The fault lies, however, not in Beard’s execution but rather in the nature of the task. Even with a book so squarely focussed on two general themes and a handful of supporting sculptural players, it is impossible to do justice to even one piece. But ultimately, Beard is writing not a history of art, but a history of thinking about art.

In the book’s Afterword, Beard outlines the ways in which her own book and perspective differ from those of Clark. Unlike her predecessor, she includes a number of fascinating and historically important women. None of these women are strong-armed into the book. The daughter of Boutades, who is credited with the invention of portraiture, is used to demonstrate the point that art keeps “a person’s presence” in our world. She includes a wider selection of images, drawn from outside Europe as well as within, but most notably she deliberately shifts our attention from the “genius” artist to the viewer or, as she puts it, to the “consumer.”

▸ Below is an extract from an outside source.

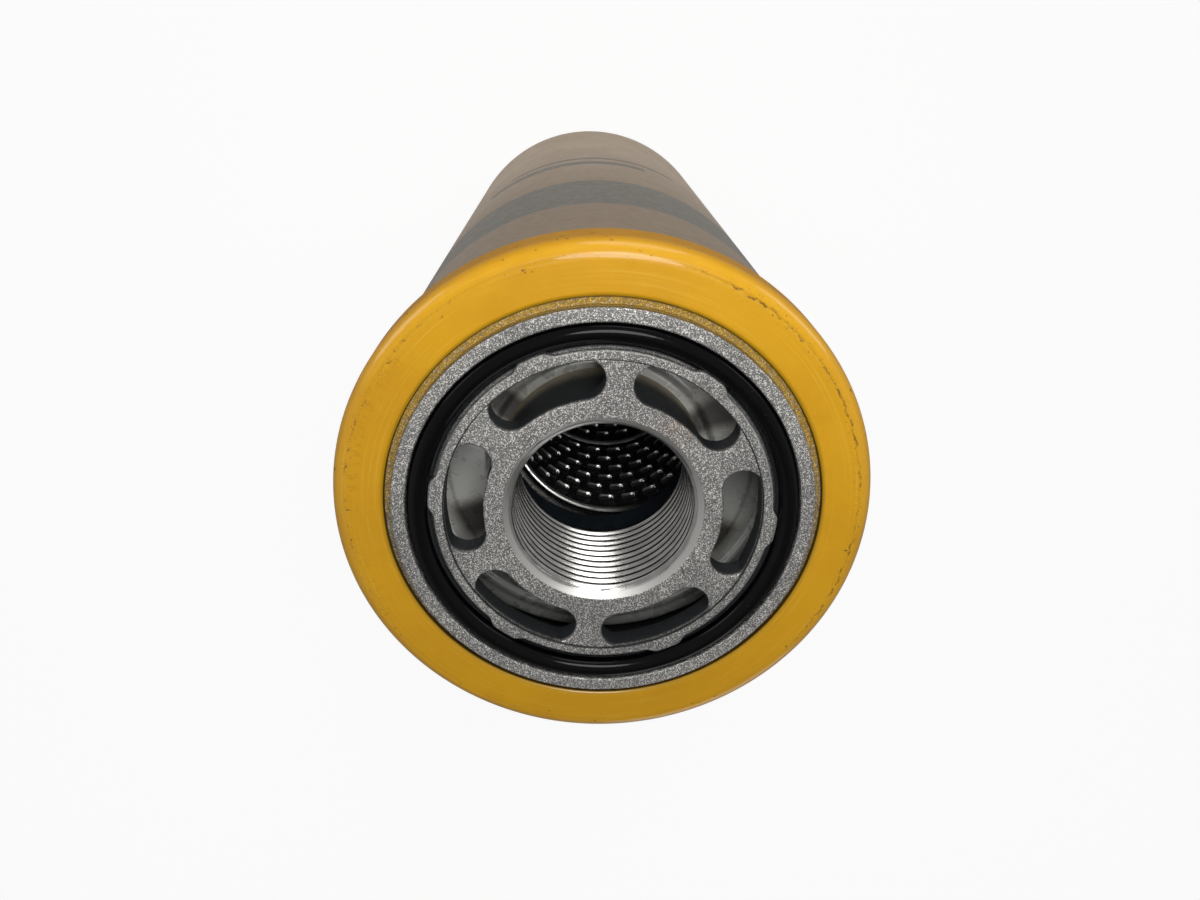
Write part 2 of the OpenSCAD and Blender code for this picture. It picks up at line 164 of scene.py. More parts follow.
def make(name, verts, faces, body, slot, replaced=(), smooth=True, sharp=None):
    """A piece from points in millimetres; points that coincide are joined and faces left empty by it dropped."""
    mesh = bpy.data.meshes.new(name)
    pts = np.asarray(verts, dtype=float)
    first = {}
    weld = [first.setdefault(p, i) for i, p in enumerate(map(tuple, np.round(pts, 5).tolist()))]
    rings = [[weld[i] for k, i in enumerate(f) if weld[i] != weld[f[k - 1]]] for f in faces]
    rings = [r for r in rings if len(r) > 2]
    used = sorted({i for r in rings for i in r})
    place = {i: k for k, i in enumerate(used)}
    mesh.from_pydata([tuple(v) for v in pts[used] * MM], [], [[place[i] for i in r] for r in rings])
    mesh.validate()
    mesh.update()
    obj = bpy.data.objects.new(name, mesh)
    scene.collection.objects.link(obj)
    if smooth:
        mesh.shade_smooth()
        if sharp is not None:
            mesh.set_sharp_from_angle(angle=math.radians(sharp))
    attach(obj, body)
    if replaced:
        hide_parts(*replaced)
    return obj


def grid_faces(nu, nv, wrap_u=True, wrap_v=False, flip=False, start=0):
    """Quads of a grid with nu columns and nv rows, indexed column by column."""
    faces = []
    for i in range(nu if wrap_u else nu - 1):
        a, b = start + i * nv, start + ((i + 1) % nu) * nv
        for j in range(nv if wrap_v else nv - 1):
            k = (j + 1) % nv
            f = (a + j, b + j, b + k, a + k)
            faces.append(f[::-1] if flip else f)
    return faces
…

Even so, the shadow and risks of colonialism loom over any project that touches on the broader construction of the history of art. And as Beard herself writes, “The problems of a European or western focus are not simply ‘solved’ by including non-western art.” Beard, who herself has been criticized for speaking from a colonial position of privilege, describes her involvement in this project as “eye-opening.” And indeed there are plenty of talented non-white academics who work as much-needed yet unrewarded pioneers in this space, highlighting for colleagues and students (like myself) the various ways in which scholarship continues to operate by a colonial logic.

How Do We Look is, in the end, a book about the viewer as well as the viewed. It prompts us to think about how we construct our sense of civilization and the troubling ways that artistic depictions of the human and the divine serve to cement bias and, sometimes, provoke violence.